──────── Dataset section ────────

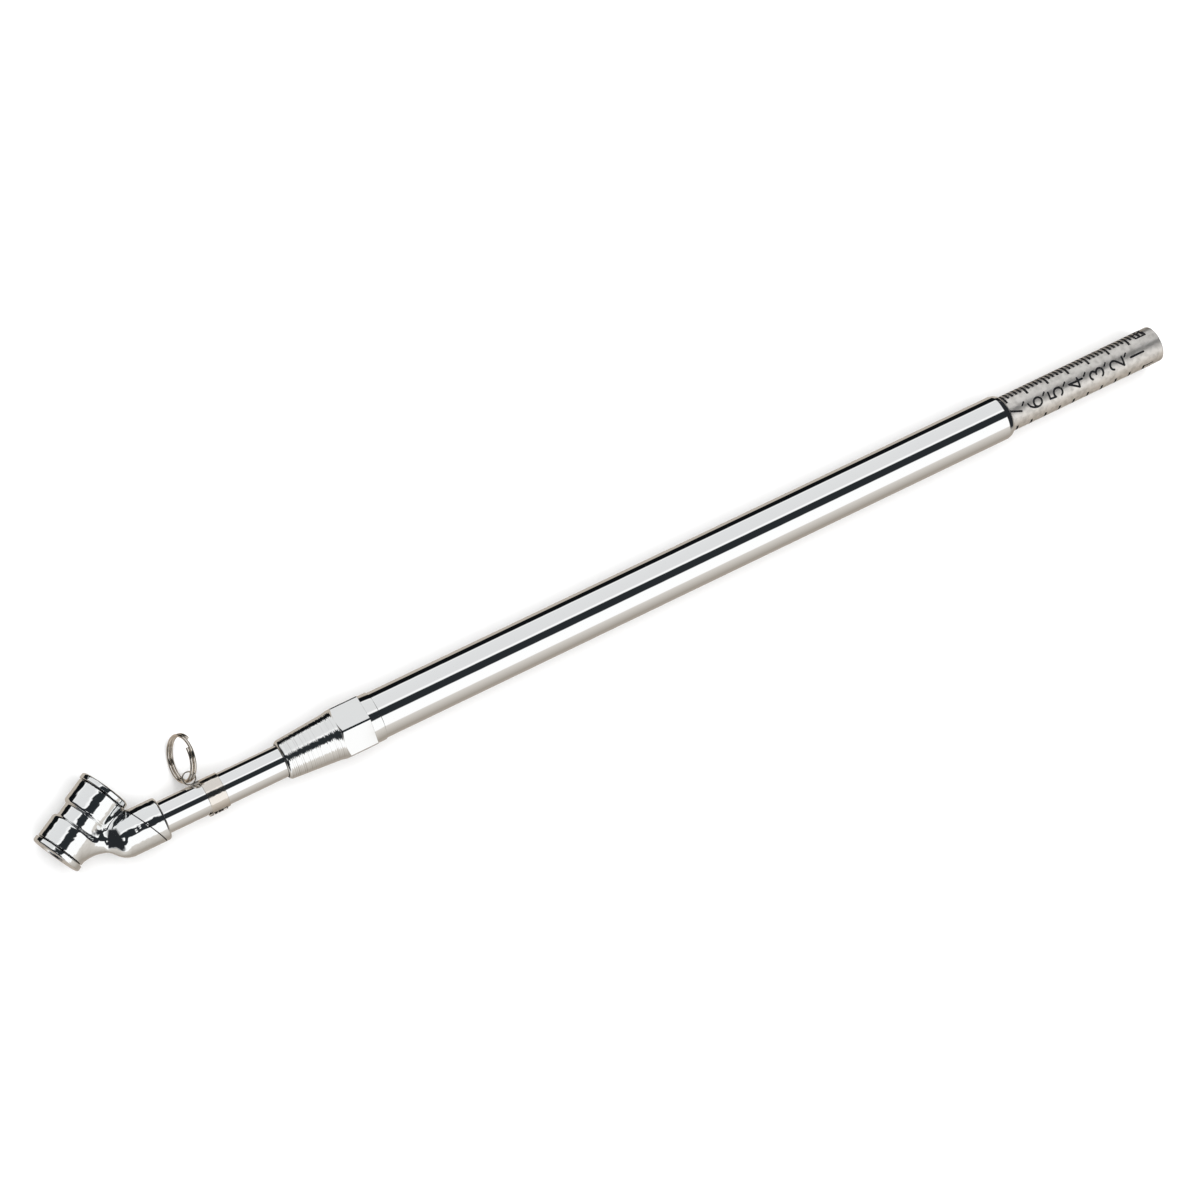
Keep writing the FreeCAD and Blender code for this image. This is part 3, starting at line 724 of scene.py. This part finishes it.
# ---- nose adaptor ----
# Turned from hexagon bar: a taper down to the stem, the spanner hexagon with its chamfered
# corners, a short collar and the spigot that the barrel screws on to. Tool marks show in it.
NOSE_TIP = -28.8
NOSE_TIP_R = 5.65
NOSE_EDGE_R = 1.2
COUNTERBORE = 1.1
COUNTERBORE_GAP = 0.32
TAPER_END = -13.7
TAPER_END_R = 6.8
HEX_START = -12.05
HEX_END = -3.25
FLARE_END_R = 7.15
HEX_CORNER_R = 8.1
HEX_CHAMFER = math.tan(math.radians(30))
HEX_HALF = 7.15
COLLAR_R = 7.05
BARREL_BORE_R = 5.95
SPIGOT_END = 9.0
SEAL_AT = 6.25
SEAL_GROOVE = 0.6
SEAL_FLOOR_R = 4.91
ROD_BOSS = -9.0
ROD_R = 1.5
NOSE_BORE_R = 3.0
TOOL_MARK_PITCH = 0.52
TOOL_MARK_TILT = 0.075
EVEN_SHARE = 0.13
RING_LINE_RANGE = (0.58, 0.75)
RING_LINE_COLOUR = (0.72, 0.72, 0.715, 1)
NOSE_COLOUR = (0.88, 0.885, 0.88, 1)


def tool_mark_group():
    """The fine rings a lathe tool leaves round X: a slightly turned normal, and dark lines."""
    group, given, result = new_group(
        "Shader", "tool_marks", {"Pitch": "Float", "Tilt": "Float"},
        {"Normal": "Vector", "Line": "Float"},
    )
    station = add_node(group, "ShaderNodeSeparateXYZ", {0: object_place(group)}).outputs["X"]
    feeds = maths(group, "DIVIDE", station, given["Pitch"])
    chatter = add_node(group, "ShaderNodeTexNoise", {
        "W": feeds, "Scale": 1, "Detail": 2, "Roughness": 0.7,
    }, noise_dimensions="1D")
    ridge = maths(group, "SINE", maths(group, "MULTIPLY", feeds, 2 * math.pi))
    rings = maths(group, "MULTIPLY_ADD", ridge, EVEN_SHARE, chatter.outputs["Fac"])
    lean = ranged(
        group, rings, 0.25, 0.75, maths(group, "MULTIPLY", given["Tilt"], -1), given["Tilt"]
    )
    normal = add_node(group, "ShaderNodeNewGeometry", {}).outputs["Normal"]
    across = vector_maths(group, "CROSS_PRODUCT", {0: (1, 0, 0), 1: normal})
    push = vector_maths(group, "SCALE", {0: across, "Scale": lean})
    pushed = vector_maths(group, "ADD", {0: normal, 1: push})
    unit = vector_maths(group, "NORMALIZE", {0: pushed})
    feed(group, result, {"Normal": unit, "Line": rings})
    return group


def nose_shape():
    """The nose's mesh: the same outline at every angle, but for the hexagon."""
    flat_half = math.pi / 6
    turned_corner = math.acos(HEX_HALF / HEX_CORNER_R)
    spread = np.concatenate([
        np.linspace(-turned_corner, turned_corner, 25),
        np.linspace(turned_corner, 2 * flat_half - turned_corner, 6)[1:-1],
    ])
    # The flats face 30 degrees to either side of the top, so two corners are on the Z axis.
    angles = np.sort(np.concatenate([spread + flat_half + 2 * flat_half * i for i in range(6)]))
    rows = []
    for angle in angles:
        from_flat = angle % (2 * flat_half) - flat_half
        r = min(HEX_HALF / math.cos(from_flat), HEX_CORNER_R)
        chamfer = HEX_START + (r - FLARE_END_R) * HEX_CHAMFER
        tip = [
            (
                NOSE_TIP + NOSE_EDGE_R - NOSE_EDGE_R * math.cos(a),
                NOSE_TIP_R + 0.06 - NOSE_EDGE_R + NOSE_EDGE_R * math.sin(a),
            )
            for a in np.radians(np.linspace(28, 86, 9))
        ]
        outline = [
            (STEM_FRONT, STEM_R), (NOSE_TIP + COUNTERBORE, STEM_R),
            (NOSE_TIP + COUNTERBORE, STEM_R + COUNTERBORE_GAP),
            (NOSE_TIP + 0.12, STEM_R + 0.36),
            *tip,
            (NOSE_TIP + 1.3, NOSE_TIP_R + 0.08), (TAPER_END - 0.1, TAPER_END_R - 0.01),
            (TAPER_END, TAPER_END_R), (TAPER_END + 0.1, TAPER_END_R + 0.02),
            (HEX_START - 0.05, FLARE_END_R - 0.01), (HEX_START, FLARE_END_R),
            (chamfer, r), (chamfer + 0.04, r), (HEX_END - 0.1, r), (HEX_END - 0.02, r - 0.03),
            (HEX_END, COLLAR_R), (HEX_END + 0.06, COLLAR_R), (-0.16, COLLAR_R),
            (-0.05, COLLAR_R - 0.04), (0, COLLAR_R - 0.15), (0, BARREL_BORE_R - 0.01),
            (SEAL_AT - SEAL_GROOVE, BARREL_BORE_R - 0.01), (SEAL_AT - SEAL_GROOVE, SEAL_FLOOR_R),
            (SEAL_AT + SEAL_GROOVE, SEAL_FLOOR_R), (SEAL_AT + SEAL_GROOVE, BARREL_BORE_R - 0.01),
            (SPIGOT_END - 0.3, BARREL_BORE_R - 0.01), (SPIGOT_END, BARREL_BORE_R - 0.3),
            (SPIGOT_END, ROD_R), (ROD_BOSS, ROD_R), (ROD_BOSS, NOSE_BORE_R),
            (STEM_FRONT + 1, NOSE_BORE_R), (STEM_FRONT + 1, STEM_R),
        ]
        rows.append([(x, q * math.sin(angle), q * math.cos(angle)) for x, q in outline])
    points = np.array(rows).reshape(-1, 3)
    size, count = len(rows[0]), len(rows)
    faces = []
    for i in range(count):
        for k in range(size):
            a, b = i * size, ((i + 1) % count) * size
            j = (k + 1) % size
            faces.append([a + k, a + j, b + j, b + k])
    return points, faces, None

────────

— Objective —
Copy out all of the data exactly, leaving nothing out.

— The output —
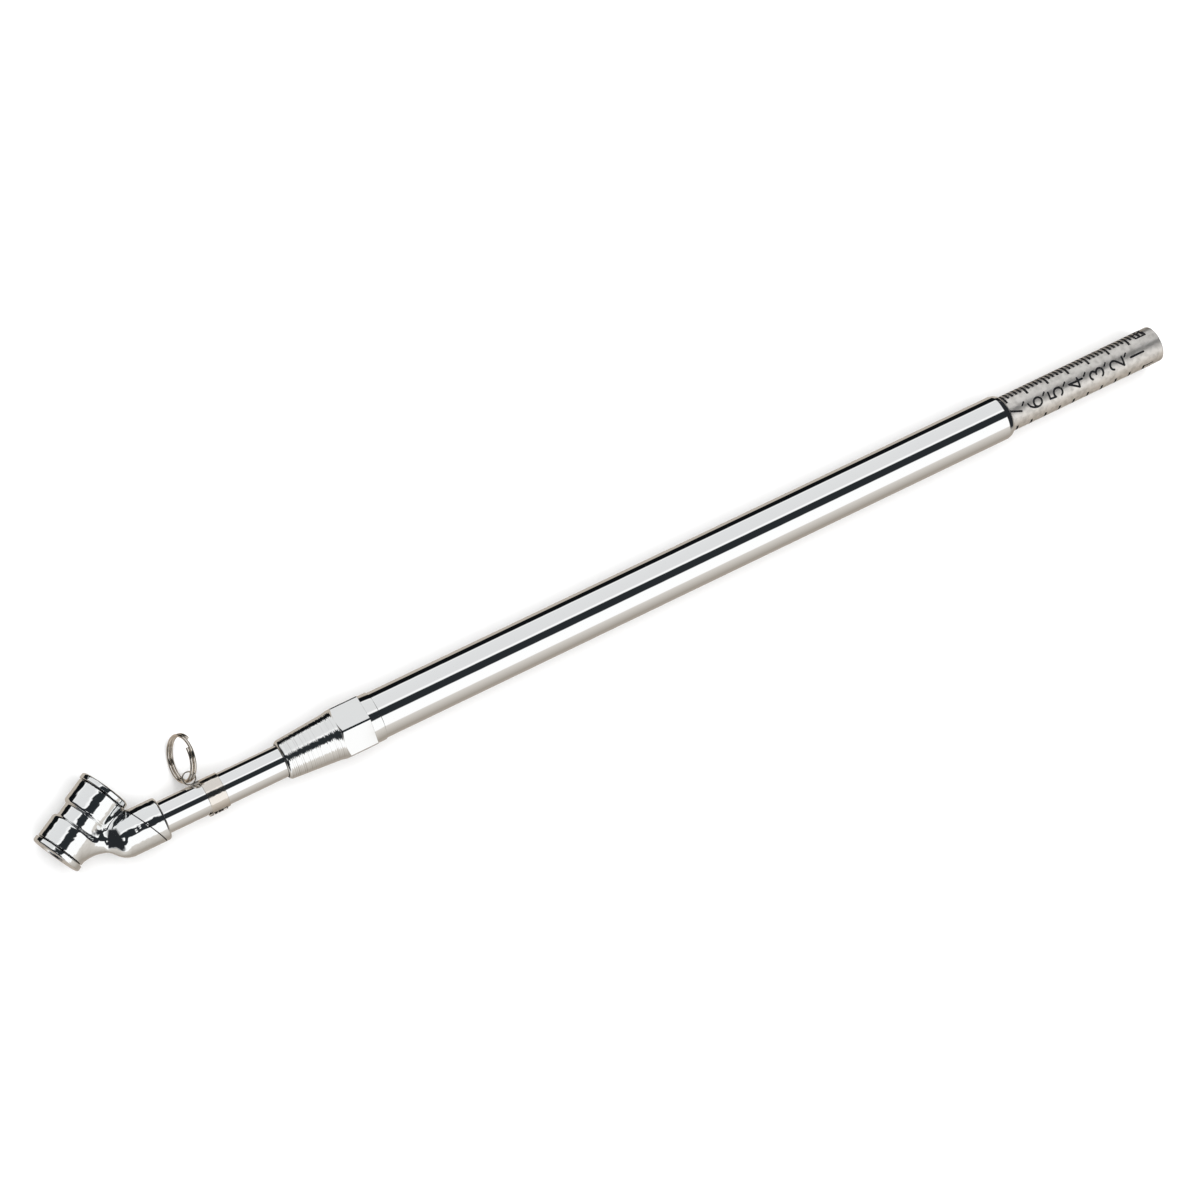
Keep writing the FreeCAD and Blender code for this image. This is part 3, starting at line 724 of scene.py. This part finishes it.
# ---- nose adaptor ----
# Turned from hexagon bar: a taper down to the stem, the spanner hexagon with its chamfered
# corners, a short collar and the spigot that the barrel screws on to. Tool marks show in it.
NOSE_TIP = -28.8
NOSE_TIP_R = 5.65
NOSE_EDGE_R = 1.2
COUNTERBORE = 1.1
COUNTERBORE_GAP = 0.32
TAPER_END = -13.7
TAPER_END_R = 6.8
HEX_START = -12.05
HEX_END = -3.25
FLARE_END_R = 7.15
HEX_CORNER_R = 8.1
HEX_CHAMFER = math.tan(math.radians(30))
HEX_HALF = 7.15
COLLAR_R = 7.05
BARREL_BORE_R = 5.95
SPIGOT_END = 9.0
SEAL_AT = 6.25
SEAL_GROOVE = 0.6
SEAL_FLOOR_R = 4.91
ROD_BOSS = -9.0
ROD_R = 1.5
NOSE_BORE_R = 3.0
TOOL_MARK_PITCH = 0.52
TOOL_MARK_TILT = 0.075
EVEN_SHARE = 0.13
RING_LINE_RANGE = (0.58, 0.75)
RING_LINE_COLOUR = (0.72, 0.72, 0.715, 1)
NOSE_COLOUR = (0.88, 0.885, 0.88, 1)


def tool_mark_group():
    """The fine rings a lathe tool leaves round X: a slightly turned normal, and dark lines."""
    group, given, result = new_group(
        "Shader", "tool_marks", {"Pitch": "Float", "Tilt": "Float"},
        {"Normal": "Vector", "Line": "Float"},
    )
    station = add_node(group, "ShaderNodeSeparateXYZ", {0: object_place(group)}).outputs["X"]
    feeds = maths(group, "DIVIDE", station, given["Pitch"])
    chatter = add_node(group, "ShaderNodeTexNoise", {
        "W": feeds, "Scale": 1, "Detail": 2, "Roughness": 0.7,
    }, noise_dimensions="1D")
    ridge = maths(group, "SINE", maths(group, "MULTIPLY", feeds, 2 * math.pi))
    rings = maths(group, "MULTIPLY_ADD", ridge, EVEN_SHARE, chatter.outputs["Fac"])
    lean = ranged(
        group, rings, 0.25, 0.75, maths(group, "MULTIPLY", given["Tilt"], -1), given["Tilt"]
    )
    normal = add_node(group, "ShaderNodeNewGeometry", {}).outputs["Normal"]
    across = vector_maths(group, "CROSS_PRODUCT", {0: (1, 0, 0), 1: normal})
    push = vector_maths(group, "SCALE", {0: across, "Scale": lean})
    pushed = vector_maths(group, "ADD", {0: normal, 1: push})
    unit = vector_maths(group, "NORMALIZE", {0: pushed})
    feed(group, result, {"Normal": unit, "Line": rings})
    return group


def nose_shape():
    """The nose's mesh: the same outline at every angle, but for the hexagon."""
    flat_half = math.pi / 6
    turned_corner = math.acos(HEX_HALF / HEX_CORNER_R)
    spread = np.concatenate([
        np.linspace(-turned_corner, turned_corner, 25),
        np.linspace(turned_corner, 2 * flat_half - turned_corner, 6)[1:-1],
    ])
    # The flats face 30 degrees to either side of the top, so two corners are on the Z axis.
    angles = np.sort(np.concatenate([spread + flat_half + 2 * flat_half * i for i in range(6)]))
    rows = []
    for angle in angles:
        from_flat = angle % (2 * flat_half) - flat_half
        r = min(HEX_HALF / math.cos(from_flat), HEX_CORNER_R)
        chamfer = HEX_START + (r - FLARE_END_R) * HEX_CHAMFER
        tip = [
            (
                NOSE_TIP + NOSE_EDGE_R - NOSE_EDGE_R * math.cos(a),
                NOSE_TIP_R + 0.06 - NOSE_EDGE_R + NOSE_EDGE_R * math.sin(a),
            )
            for a in np.radians(np.linspace(28, 86, 9))
        ]
        outline = [
            (STEM_FRONT, STEM_R), (NOSE_TIP + COUNTERBORE, STEM_R),
            (NOSE_TIP + COUNTERBORE, STEM_R + COUNTERBORE_GAP),
            (NOSE_TIP + 0.12, STEM_R + 0.36),
            *tip,
            (NOSE_TIP + 1.3, NOSE_TIP_R + 0.08), (TAPER_END - 0.1, TAPER_END_R - 0.01),
            (TAPER_END, TAPER_END_R), (TAPER_END + 0.1, TAPER_END_R + 0.02),
            (HEX_START - 0.05, FLARE_END_R - 0.01), (HEX_START, FLARE_END_R),
            (chamfer, r), (chamfer + 0.04, r), (HEX_END - 0.1, r), (HEX_END - 0.02, r - 0.03),
            (HEX_END, COLLAR_R), (HEX_END + 0.06, COLLAR_R), (-0.16, COLLAR_R),
            (-0.05, COLLAR_R - 0.04), (0, COLLAR_R - 0.15), (0, BARREL_BORE_R - 0.01),
            (SEAL_AT - SEAL_GROOVE, BARREL_BORE_R - 0.01), (SEAL_AT - SEAL_GROOVE, SEAL_FLOOR_R),
            (SEAL_AT + SEAL_GROOVE, SEAL_FLOOR_R), (SEAL_AT + SEAL_GROOVE, BARREL_BORE_R - 0.01),
            (SPIGOT_END - 0.3, BARREL_BORE_R - 0.01), (SPIGOT_END, BARREL_BORE_R - 0.3),
            (SPIGOT_END, ROD_R), (ROD_BOSS, ROD_R), (ROD_BOSS, NOSE_BORE_R),
            (STEM_FRONT + 1, NOSE_BORE_R), (STEM_FRONT + 1, STEM_R),
        ]
        rows.append([(x, q * math.sin(angle), q * math.cos(angle)) for x, q in outline])
    points = np.array(rows).reshape(-1, 3)
    size, count = len(rows[0]), len(rows)
    faces = []
    for i in range(count):
        for k in range(size):
            a, b = i * size, ((i + 1) % count) * size
            j = (k + 1) % size
            faces.append([a + k, a + j, b + j, b + k])
    return points, faces, None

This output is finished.